Issue (i): Whether the re-imported pharmaceuticals were liable to confiscation under section 111(d) and section 111(m) of the Customs Act, 1962 on the ground that they were not the same goods as those exported and that the description or particulars were misdeclared.
Analysis: The examination report showed two stickers on the drums, one reflecting the export batch number and another showing a different batch number. The documents described the goods as rejected re-imported pharmaceuticals of non-standard quality. On that basis, the description in the Bill of Entry was not found to be incorrect, and the import could not be treated as prohibited merely because the goods were rejected goods returned from abroad. The discrepancy in batch numbers was considered insufficient to establish that the goods were not re-imported goods or that there was a misdeclaration attracting confiscation.

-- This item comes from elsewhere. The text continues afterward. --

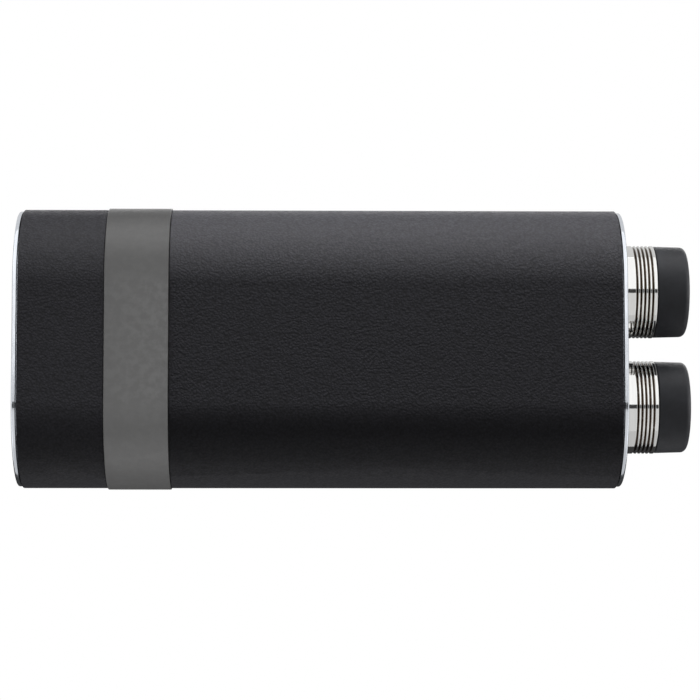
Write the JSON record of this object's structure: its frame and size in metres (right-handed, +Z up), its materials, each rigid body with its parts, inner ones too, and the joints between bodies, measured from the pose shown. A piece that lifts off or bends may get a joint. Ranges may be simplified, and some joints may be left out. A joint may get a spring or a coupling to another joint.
{
  "type": "cooled astronomy camera",
  "caption": "Long flat-sided camera body for a telescope, with a threaded opening for the telescope at one end and capped coolant stubs at the other.",
  "frame": {"origin": "middle of the bounding box, on the surface that the camera lies on", "axes": "+X from the telescope opening to the coolant stubs, +Y across the body through both stubs, +Z up out of the broad side"},
  "size_m": [0.23, 0.097, 0.057],
  "materials": {
    "black_coat": "matte fine-grained black coating",
    "grey_coat": "smooth satin grey coating",
    "polished_plate": "polished plated metal",
    "chrome_plate": "polished plated metal with fine turning marks",
    "plug_plastic": "satin black moulded plastic",
    "black_plastic": "matte black plastic",
    "black_anodised": "black anodised",
    "aluminium": "satin machined",
    "steel": "plain",
    "copper": "bare machined copper",
    "brass": "machined brass",
    "rubber": "matte",
    "optical_glass": "coated optical glass",
    "ceramic": "matte white alumina",
    "silicon": "dark glossy silicon",
    "green_board": "solder mask over glass laminate",
    "blue_board": "solder mask over glass laminate",
    "amber_film": "flexible film",
    "light_lens": "translucent lens"
  },
  "bodies": {
    "housing": {"front_sleeve": "black_coat", "rear_sleeve": "black_coat", "joint_band": "grey_coat", "front_plate": "polished_plate", "rear_plate": "polished_plate", "telescope_thread_ring": "black_anodised", "shutter_plate": "black_anodised", "shutter_motor": "steel", "sensor_chamber": "aluminium", "window_retainer": "black_anodised", "window_glass": "optical_glass", "window_seal": "rubber", "sensor_cover_glass": "optical_glass", "sensor_package": "ceramic", "sensor_die": "silicon", "sensor_board": "green_board", "cold_finger": "copper", "cooler_upper_stage": "ceramic", "cooler_lower_stage": "ceramic", "chamber_connector": "black_plastic", "desiccant_cartridge": "brass", "water_block": "copper", "water_block_gasket": "rubber", "water_block_lid": "aluminium", "sensor_lead": "amber_film", "main_board": "green_board", "power_board": "blue_board", "board_rail_left": "aluminium", "board_rail_right": "aluminium", "data_socket": "steel", "power_socket": "black_plastic", "status_light": "light_lens", "front_plate_screw_1": "steel", "rear_plate_screw_1": "steel", "front_plate_screw_2": "steel", "rear_plate_screw_2": "steel", "front_plate_screw_3": "steel", "rear_plate_screw_3": "steel", "front_plate_screw_4": "steel", "rear_plate_screw_4": "steel", "inlet_pipe": "copper", "inlet_stub": "chrome_plate", "inlet_stub_seal": "rubber", "inlet_stub_nut": "steel", "outlet_pipe": "copper", "outlet_stub": "chrome_plate", "outlet_stub_seal": "rubber", "outlet_stub_nut": "steel"},
    "shutter": {"shutter_blade": "black_anodised"},
    "inlet_plug": {"inlet_plug": "plug_plastic", "inlet_plug_seal": "rubber"},
    "inlet_valve": {"inlet_valve": "brass", "inlet_valve_spring": "steel"},
    "outlet_plug": {"outlet_plug": "plug_plastic", "outlet_plug_seal": "rubber"},
    "outlet_valve": {"outlet_valve": "brass", "outlet_valve_spring": "steel"}
  },
  "joints": [
    {"name": "shutter_swing", "type": "hinge", "parent": "housing", "child": "shutter", "pos_m": [-0.1047, 0.015, 0.0105], "axis": [1, 0, 0], "range_deg": [0, 79.6]},
    {"name": "inlet_plug_pull", "type": "slide", "parent": "housing", "child": "inlet_plug", "axis": [1, 0, 0], "range_m": [0, 0.03]},
    {"name": "outlet_plug_pull", "type": "slide", "parent": "housing", "child": "outlet_plug", "axis": [1, 0, 0], "range_m": [0, 0.03]},
    {"name": "inlet_valve_press", "type": "slide", "parent": "housing", "child": "inlet_valve", "axis": [-1, 0, 0], "range_m": [0, 0.004], "stiffness_N_per_m": 900, "springref_m": -0.003, "deforming": ["inlet_valve_spring"]},
    {"name": "outlet_valve_press", "type": "slide", "parent": "housing", "child": "outlet_valve", "axis": [-1, 0, 0], "range_m": [0, 0.004], "stiffness_N_per_m": 900, "springref_m": -0.003, "deforming": ["outlet_valve_spring"]}
  ]
}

Conclusion: The conditions for confiscation under section 111(d) and section 111(m) were not made out.
Issue (ii): Whether the penalty imposed under section 112(a) of the Customs Act, 1962 was sustainable.
Analysis: Since the foundation for confiscation was not established, the basis for imposing penalty also failed. The discrepancy relied upon was not treated as sufficient evidence of deliberate wrongdoing or liable conduct warranting penal action.
Conclusion: The penalty under section 112(a) was not sustainable and was set aside.
Final Conclusion: The appeal succeeded and the impugned penalty was annulled, with the Tribunal declining to sustain the confiscation rationale on the facts found.
Ratio Decidendi: Where re-imported goods are disclosed as rejected non-standard goods and the record does not conclusively establish misdeclaration or non-identity, confiscation and consequential penalty cannot be sustained on the basis of a mere discrepancy in markings or batch numbers.